The body itself, as anyone who has gone to Bodyworlds would know, is beautiful. Personality, as anyone who has lived should know, has dumbfounding potential for wisdom, stupidity, creativity, inventiveness, destructiveness and depth.

What you reckon you believe, without putting energy into it, goes nowhere. That's like having a theory about marriage, without ever having made a human commitment. On the other hand, when I watch Paul Carrack perform, I don't have to ask what he believes. I'm participating just by watching, listening and feeling.




Although I'm no surfer, I think that judging energy is like being out on the ocean, checking the waves. Some you try, others you ignore, a few you dare, and there are those you master. You don't get cross , impatient or angry with any of them. Your feelings have little relevance compared to what happens when you take action.




What impresses me about action is that it's inevitable. Each moment is filled with potential action, the most basic aspect of which is aware attention.
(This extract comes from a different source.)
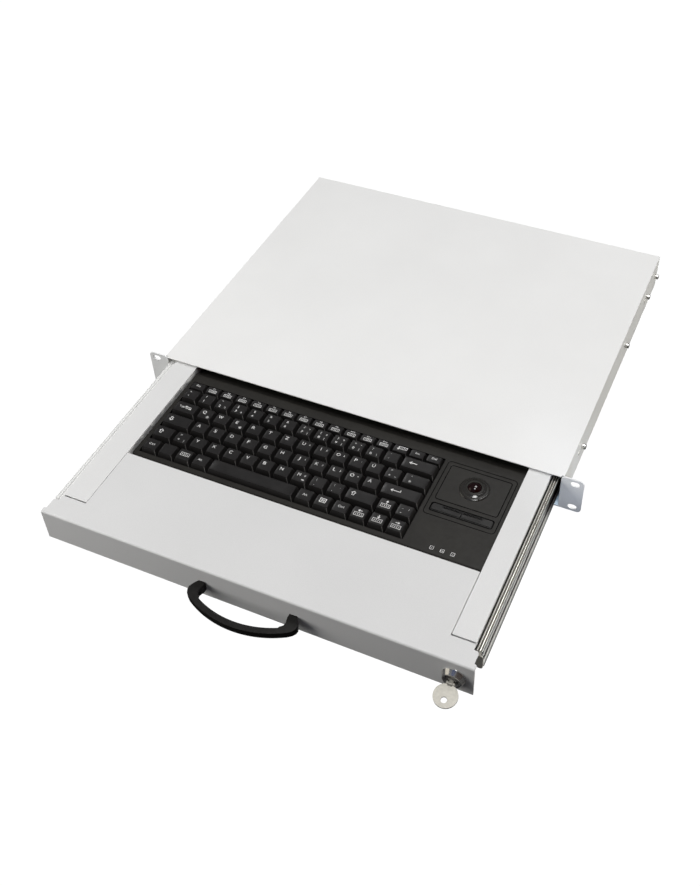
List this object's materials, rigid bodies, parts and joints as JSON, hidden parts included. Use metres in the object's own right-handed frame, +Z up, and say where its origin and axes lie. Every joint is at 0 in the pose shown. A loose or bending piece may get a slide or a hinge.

Where we go from there is a matter of choice.

Coaching is a matter of combining telling and demonstrating: a performance of energy that's perlocutionary: something is enacted, not merely verbalised. No story can be told without participation. No alertness is wasted. No action is inconsequential. Everything can be changed at a moment's notice, and can be made new. The good news is no mere Sunday School story. It's rock hard reality, about change, growth and the incorruptibility of what's eternal, the evidence of which arises in the spontaneous feelings and awareness of the here and now. You can layer them up as high as you like with cleverness and sophistry, but you can't disguise them. You have to know what to do with fear, despair, grief and sadness. If you haven't done this for yourself, you can't coach this. You don't know what you're doing. If you haven't tried to work out what you believe, you can't coach anyone how to approach the action of believing.

Approaching your own source, your own energy, losing ego-orientation, accepting humility, embracing vulnerability, recognizing truth: these pursuits will result in the ability to communicate with conviction, commitment and clarity.